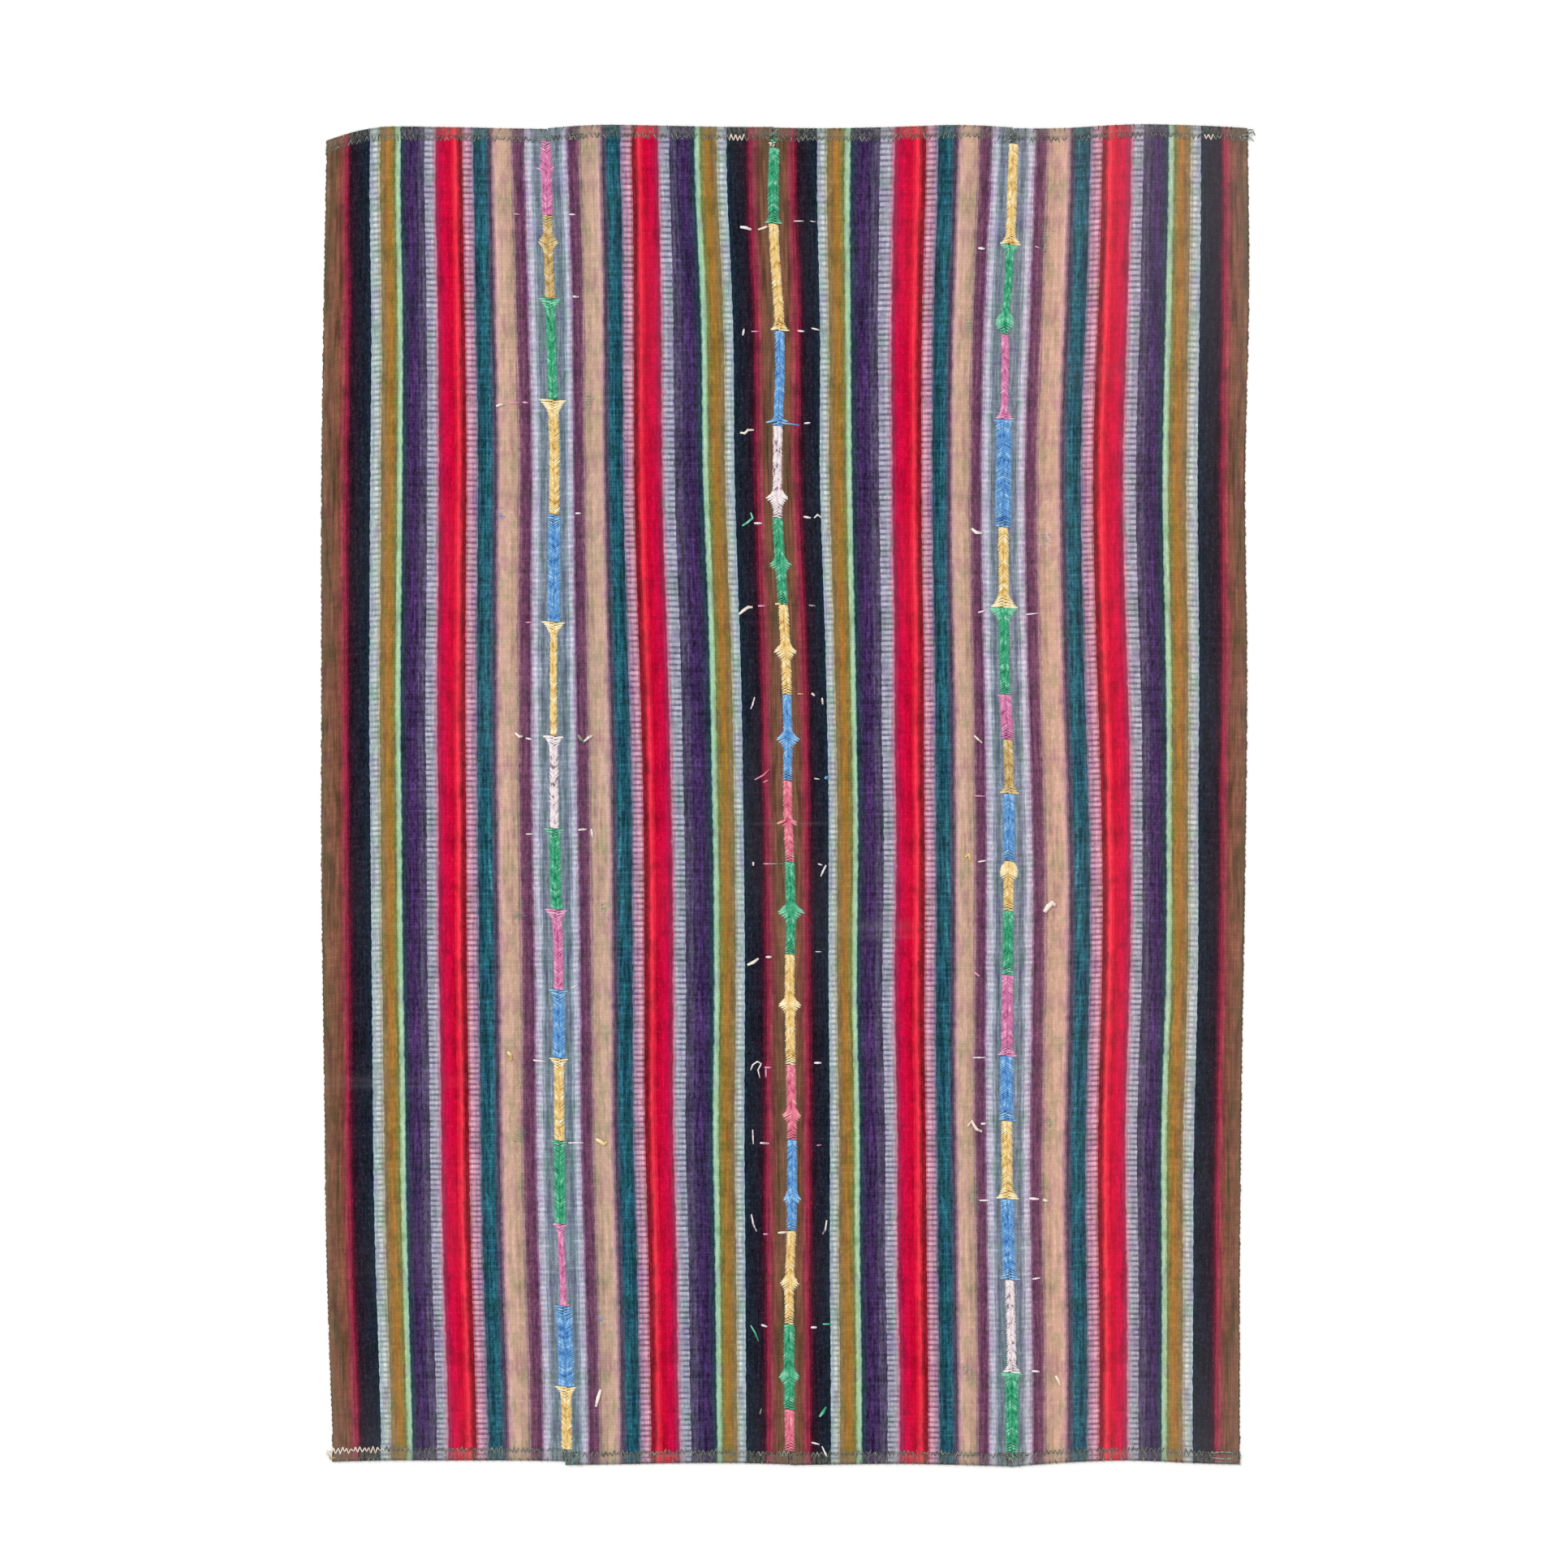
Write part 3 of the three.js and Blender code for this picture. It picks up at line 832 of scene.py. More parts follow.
def striped_wool():
    """Warp-faced cloth of hand-spun wool: matt ribs across the stripes, streaky along them."""
    material, tree, shader = new_material("warp-faced striped wool cloth")
    warp = add(tree, "ShaderNodeUVMap", uv_map="warp")
    place = add(tree, "ShaderNodeSeparateXYZ", {0: warp})
    across, along = place.outputs["X"], place.outputs["Y"]

    # Stripe edges waver by about a yarn's width
    waver = add(
        tree, "ShaderNodeMapRange",
        {"Value": stretched_noise(tree, warp, "waver"),
         "To Min": -STRIPE_WAVER * MM, "To Max": STRIPE_WAVER * MM},
    )
    wavered = add(tree, "ShaderNodeMath", {0: across, 1: waver}, operation="ADD")
    yarn, uneven_share = stripe_colour(tree, wavered, 1, 4)
    second_yarn, rung_share = stripe_colour(tree, wavered, 2, 3)

    # Yarns run lengthwise, so streaks of light and of hue are long and thin. Mottles are tufts of
    # several floats.
    streaks = stretched_noise(tree, warp, "streaks")
    hue_streaks = stretched_noise(tree, warp, "hue streaks")
    mottles = stretched_noise(tree, warp, "mottles")

    # Single floats of yarn over one pick, each pick's half a float to the side of the last one's
    pick_number = add(tree, "ShaderNodeMath", {0: along, 1: PICK * MM}, operation="DIVIDE")
    nearest_pick = add(tree, "ShaderNodeMath", {0: pick_number}, operation="ROUND")
    odd_pick = add(tree, "ShaderNodeMath", {0: nearest_pick, 1: 2.0}, operation="MODULO")
    stagger = add(tree, "ShaderNodeMath", {0: odd_pick, 1: 0.5}, operation="MULTIPLY")
    float_number = add(
        tree, "ShaderNodeMath", {0: across, 1: 1 / (FLOAT_WIDTH * MM), 2: stagger},
        operation="MULTIPLY_ADD",
    )
    whole_float = add(tree, "ShaderNodeMath", {0: float_number}, operation="FLOOR")
    float_cell = add(tree, "ShaderNodeCombineXYZ", {"X": whole_float, "Y": nearest_pick})
    float_tone = add(tree, "ShaderNodeTexWhiteNoise", {"Vector": float_cell}, noise_dimensions="2D")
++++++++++
■ WHAT TO WORK ON: Your answer should be exactly the lines of the data above, from the first through the line containing "second_yarn, rung_share = stripe_colour(tree, wavered, 2, 3)".

■ ANSWER:
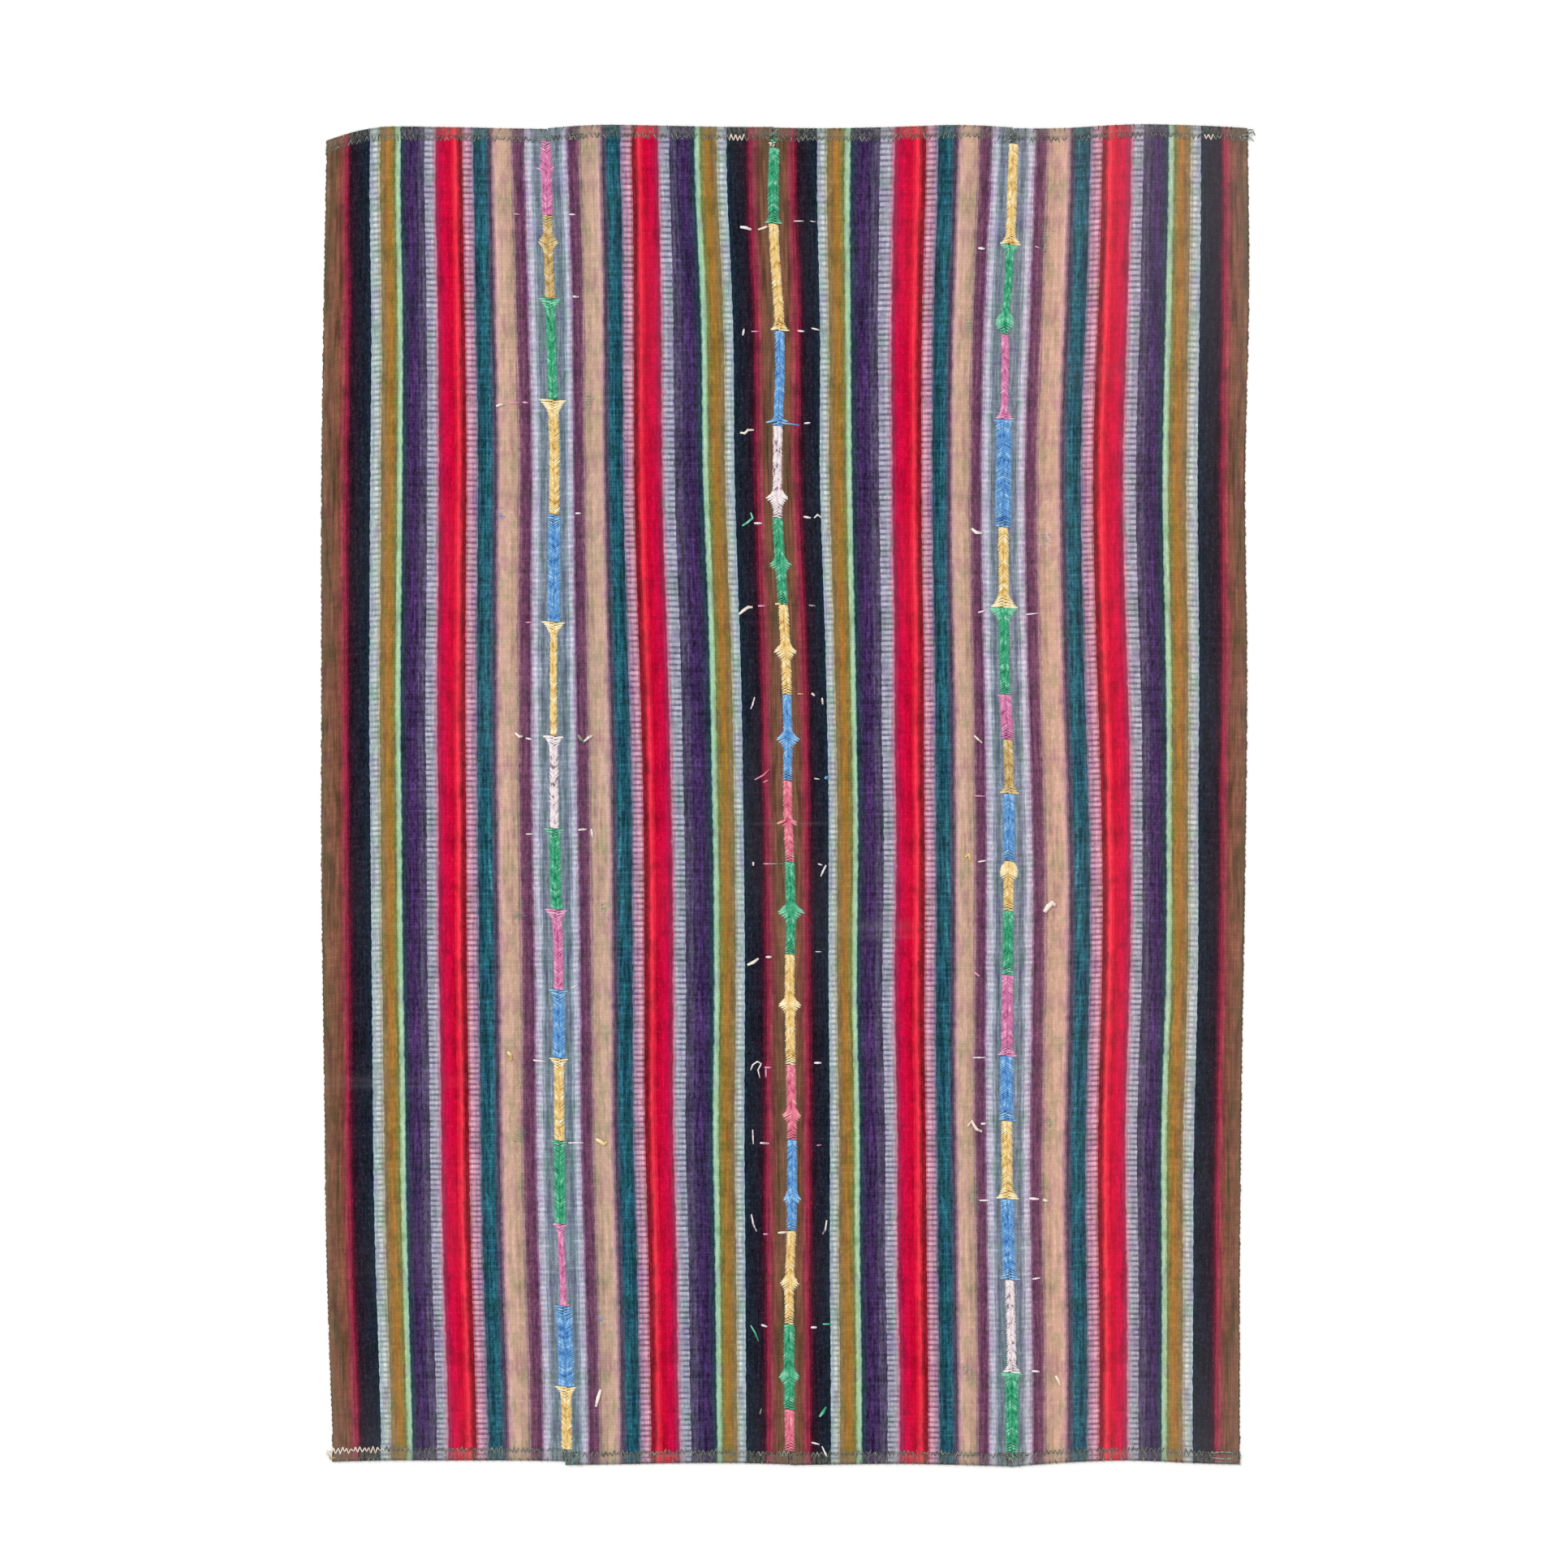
Write part 3 of the three.js and Blender code for this picture. It picks up at line 832 of scene.py. More parts follow.
def striped_wool():
    """Warp-faced cloth of hand-spun wool: matt ribs across the stripes, streaky along them."""
    material, tree, shader = new_material("warp-faced striped wool cloth")
    warp = add(tree, "ShaderNodeUVMap", uv_map="warp")
    place = add(tree, "ShaderNodeSeparateXYZ", {0: warp})
    across, along = place.outputs["X"], place.outputs["Y"]

    # Stripe edges waver by about a yarn's width
    waver = add(
        tree, "ShaderNodeMapRange",
        {"Value": stretched_noise(tree, warp, "waver"),
         "To Min": -STRIPE_WAVER * MM, "To Max": STRIPE_WAVER * MM},
    )
    wavered = add(tree, "ShaderNodeMath", {0: across, 1: waver}, operation="ADD")
    yarn, uneven_share = stripe_colour(tree, wavered, 1, 4)
    second_yarn, rung_share = stripe_colour(tree, wavered, 2, 3)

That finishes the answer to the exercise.